David Hytner 

Chelsea youngsters struggling under weight of pressure, admits Pochettino

Mauricio Pochettino has admitted Chelsea’s young players are struggling with the pressure of playing for the club
  
  

Cole Palmer
Cole Palmer is one young player who has thrived under pressure. Photograph: John Walton/PA

Mauricio Pochettino said that many of his young players have struggled to cope with the pressure at Chelsea on the day he organised a team-bonding barbecue at the training ground – part of the ongoing drive to improve chemistry and assimilation.

The manager, who is preparing for Sunday’s FA Cup quarter-final at home to Leicester, has overseen an incredible churn of players since his arrival last summer. There are only three survivors, for example, from the 2021 FA Cup final match-day squad that lost to Leicester – Reece James, Thiago Silva and Ben Chilwell.

Pochettino made it clear that Cole Palmer, who joined as part of the influx last summer, was an exception, talking up the midfielder’s quality but “most importantly how he deals with the pressure.” It has been a different story elsewhere.

“In the same time that you ask me about Cole Palmer, not all the players have the same process to be settled at the club or to perform,” Pochettino said. “We are in a process that the main group, the main young players … of course, they struggle a little bit to deal with the pressure to play for Chelsea.

“That is the thing we are aware of and we are focused on trying to help them in all the areas. It’s not only to help them in the two hours of training. We have spent a lot of time talking [with them], and talking, too, with the people that work around these guys. If we can help them in all the different areas in their life, I think after [that] the most easy thing is to help them perform on the pitch.”

Pochettino has repeatedly stressed the need for time and patience, which is not limitless as his team languish 11th in the Premier League. But things like the barbecue, which was held on Friday lunchtime after training, are an attempt to create a family atmosphere, to connect the players to the wider staff at the club.

“The most important is that the players understand what it means to be Chelsea players and to share with people you sometimes don’t see – from the office,” Pochettino said. “For sure we are not going to score goals because we’ve had a barbecue. But it’s about communication and feeling better; like it is not only a training ground where you come to work, it’s a home.”

Pochettino said there were 120-130 people at the barbecue and he was not in charge of the food. “The nutritionists are responsible,” he said, with a smile. “We drink water, orange juice. We cannot drink alcohol or eat too much fat. We eat protein, green salad. No fries!”

There is extra emphasis on the FA Cup for Pochettino, given the league position and the loss to Liverpool in the Carabao Cup final. It has been a relentlessly trying season, ever volatile and Pochettino seemed to catch the mood when he considered what success at the end of it may look like.

“I don’t know,” he said. “Always it is a strange year to judge what it means to be successful. It is difficult. Sometimes, the expectation is so high and sometimes so low. It depends on the mood of the day. You know like in England – sometimes it rains, sometimes it is sunny.”

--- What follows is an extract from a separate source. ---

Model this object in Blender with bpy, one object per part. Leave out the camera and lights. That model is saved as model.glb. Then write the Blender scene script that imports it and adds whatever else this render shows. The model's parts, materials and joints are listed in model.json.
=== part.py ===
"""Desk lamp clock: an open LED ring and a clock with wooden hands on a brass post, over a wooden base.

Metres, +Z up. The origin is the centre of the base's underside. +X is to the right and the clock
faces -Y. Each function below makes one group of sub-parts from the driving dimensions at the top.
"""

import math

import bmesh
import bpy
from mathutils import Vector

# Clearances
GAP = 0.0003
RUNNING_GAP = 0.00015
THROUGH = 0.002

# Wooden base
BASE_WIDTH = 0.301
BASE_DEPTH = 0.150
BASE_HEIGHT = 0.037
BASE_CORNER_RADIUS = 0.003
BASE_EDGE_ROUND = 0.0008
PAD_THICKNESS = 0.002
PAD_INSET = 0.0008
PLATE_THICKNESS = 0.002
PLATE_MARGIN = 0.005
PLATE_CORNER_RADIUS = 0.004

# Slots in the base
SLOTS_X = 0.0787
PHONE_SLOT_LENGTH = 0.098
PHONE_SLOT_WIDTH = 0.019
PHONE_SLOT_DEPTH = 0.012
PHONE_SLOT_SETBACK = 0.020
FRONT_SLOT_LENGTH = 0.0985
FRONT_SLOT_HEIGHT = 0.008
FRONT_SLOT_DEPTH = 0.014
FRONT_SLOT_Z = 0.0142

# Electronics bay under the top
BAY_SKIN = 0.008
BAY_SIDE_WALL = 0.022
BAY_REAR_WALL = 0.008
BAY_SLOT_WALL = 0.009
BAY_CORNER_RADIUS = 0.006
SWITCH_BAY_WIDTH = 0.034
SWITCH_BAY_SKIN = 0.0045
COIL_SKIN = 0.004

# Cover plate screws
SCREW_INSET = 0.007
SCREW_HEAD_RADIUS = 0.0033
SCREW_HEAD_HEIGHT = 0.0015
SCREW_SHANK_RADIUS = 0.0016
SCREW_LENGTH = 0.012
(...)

Chelsea’s decision to sign the set-piece coach, Bernardo Cueva, from Brentford goes into the fast-moving mix; he will join in the summer. Pochettino had previously said that the club already had specialists in this department while on Friday he spoke about the new addition as having a “global” or club-wide role “to reinforce the area that is already settled here … to challenge the people that are here, we are very supportive of that.”

Cueva is a presence on the Brentford bench – he was shown a yellow card in their win at Chelsea last October – and Pochettino was asked whether he would want him close by on matchdays.

“Of course I am the head coach and I am going to decide if some people are going to be with me or not, or if I’m going to add more people or not to the touchline,” he replied. “The most important is to reinforce and be better. Always we are open to improve.”

Pochettino is expected to recall Chilwell after injury, which is good news, too, for Gareth Southgate. The England manager has Chilwell as his only recognised left-back for the upcoming friendlies against Brazil and Belgium.